The builders who emerged strongest from the 2008 crisis were not necessarily the largest or the most aggressive. They were the ones who had planned for the possibility that the good times would not last forever. That principle holds true today. For more on how smaller operations navigated this period, see lessons small builders learned from the housing crisis.
Conclusion: The Numbers Still Matter
The Number Crunch columns of 2008 captured a moment when the housing industry was under extraordinary pressure. Land values were in freefall, mortgage lenders were collapsing, and consumers were squeezed from every direction.

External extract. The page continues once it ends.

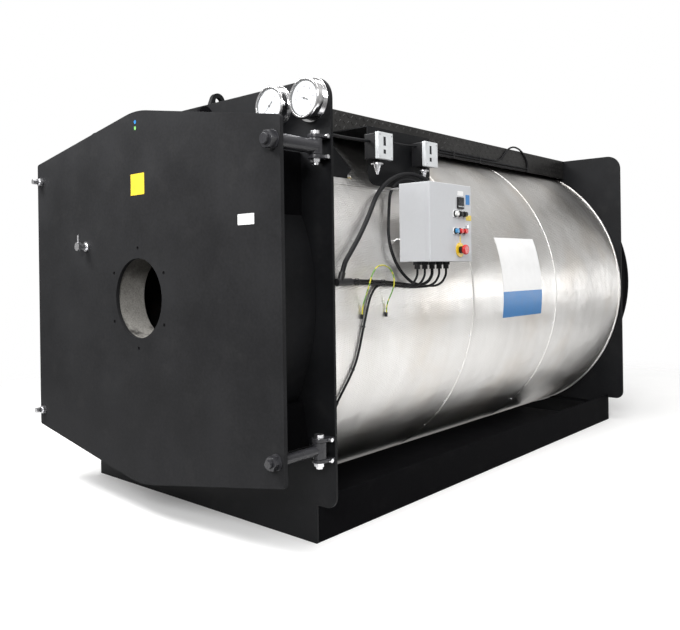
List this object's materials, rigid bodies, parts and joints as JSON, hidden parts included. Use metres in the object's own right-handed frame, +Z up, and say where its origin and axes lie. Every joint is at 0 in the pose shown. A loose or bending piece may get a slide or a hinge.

But those same numbers also revealed opportunities: the growing reverse mortgage market pointed to an aging demographic with specific housing needs; the persistence of builders like Orleans Homebuilders showed that long-term thinking could outlast short-term pain; and the garage entry statistic reminded builders that design details still mattered, even when markets were at their worst.
Builders who study the numbers from 2008 gain something valuable: the ability to recognize patterns before they become crises. Land that was purchased at inflated prices, a lending ecosystem that is overly concentrated, consumer stress that reduces purchasing power, these are not relics of 2008. They are recurring features of the housing market that every builder must learn to read and respond to.